Il caldo è sempre più insopportabile. I nostri amici che ci seguono con l’auto ogni tanto scrivono su un pezzo di carta, che appoggiano al finestrino, i gradi che segna la macchina.
Ad un certo punto abbiamo raggiunto i 52 gradi…ci siamo commossi… 😯 😳
Meglio non pensarci!!
Al confine con il Nevada, scatta l’obbligo di indossare il casco ed è proprio mentre mi alzo per scendere dalla moto e recuperare i caschi dal bauletto che ho un improvviso calo di pressione e quasi svengo tra le braccia di Ivan.
Un gentilissimo passante che ha assistito alla scena mi offre la sua bottiglietta di acqua mezza vuota, calda..ma era la cosa più buona che avessi desiderato in quel momento..!!

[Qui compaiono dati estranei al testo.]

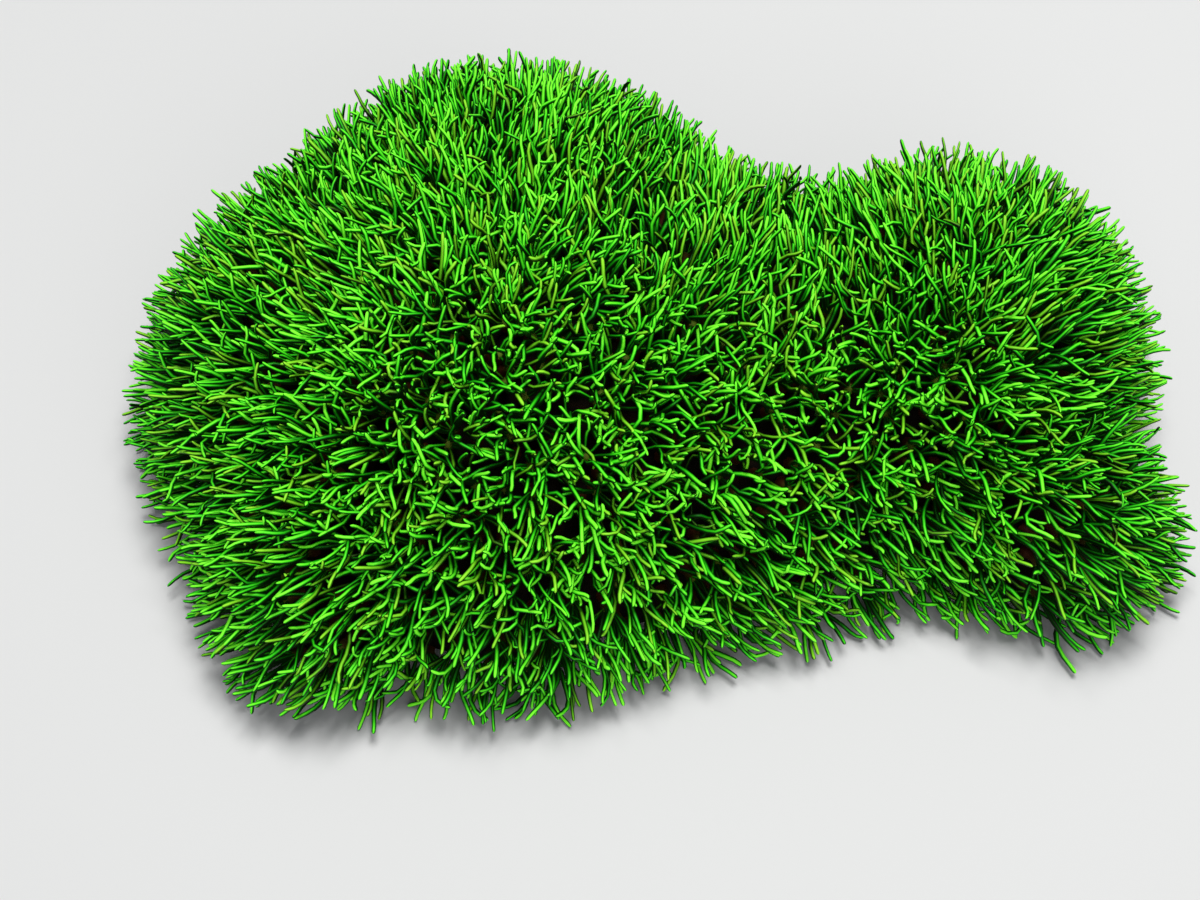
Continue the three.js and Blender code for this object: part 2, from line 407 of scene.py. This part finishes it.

Recupero in fretta, ma Ivan decide di proseguire da solo ed insiste per farmi salire in macchina dove ci sono i nostri amici con le scorte di acqua.
Mi giro in continuazione per osservare Ivan che ci segue e per cercare di capire se lui stia bene…sono abbastanza preoccupata!
Invece lui mi sorride e sembra divertirsi un mondo, anche se la moto che sta guidando non è proprio nelle sue corde.
La strada per “la città dei balocchi” è praticamente una lunga striscia d’asfalto che scorre nel bel mezzo del deserto e sembra non avere MAI fine.
Diamo la possibilità di godere dell’adrenalina Harley anche a Mauro, da molti anni distante dalle due ruote, ma sembra non aver dimenticato come si fà..
Sopraggiunge il crepuscolo e poi la sera ma il caldo non diminuisce…anzi! 😈
All’improvviso ci sorprendono le luci della città e dopo aver corso ancora per una buona mezzora per attraversarla arriviamo davanti al nostro albergo, il Winn.
Siamo stanchi ma contenti di aver fatto questa esperienza.
Convinti che altrimenti ci sarebbe rimasto l’amaro in bocca.
E poi, al fresco dell’aria condizionata dell’auto, come potevamo renderci conto delle condizioni estreme e proibitive che ci possono essere in quelle zone.
Forse fare tutta la Route66 in moto sarebbe stato più leggendario, ma non ci avrebbe permesso appieno di goderci un viaggio del genere a 360°…
Nel mio piccolo mi sento MOLTO più che soddisfatta!
Ecco, questa è un’altra avventura che possiamo raccontare e fissare per bene nella nostra memoria!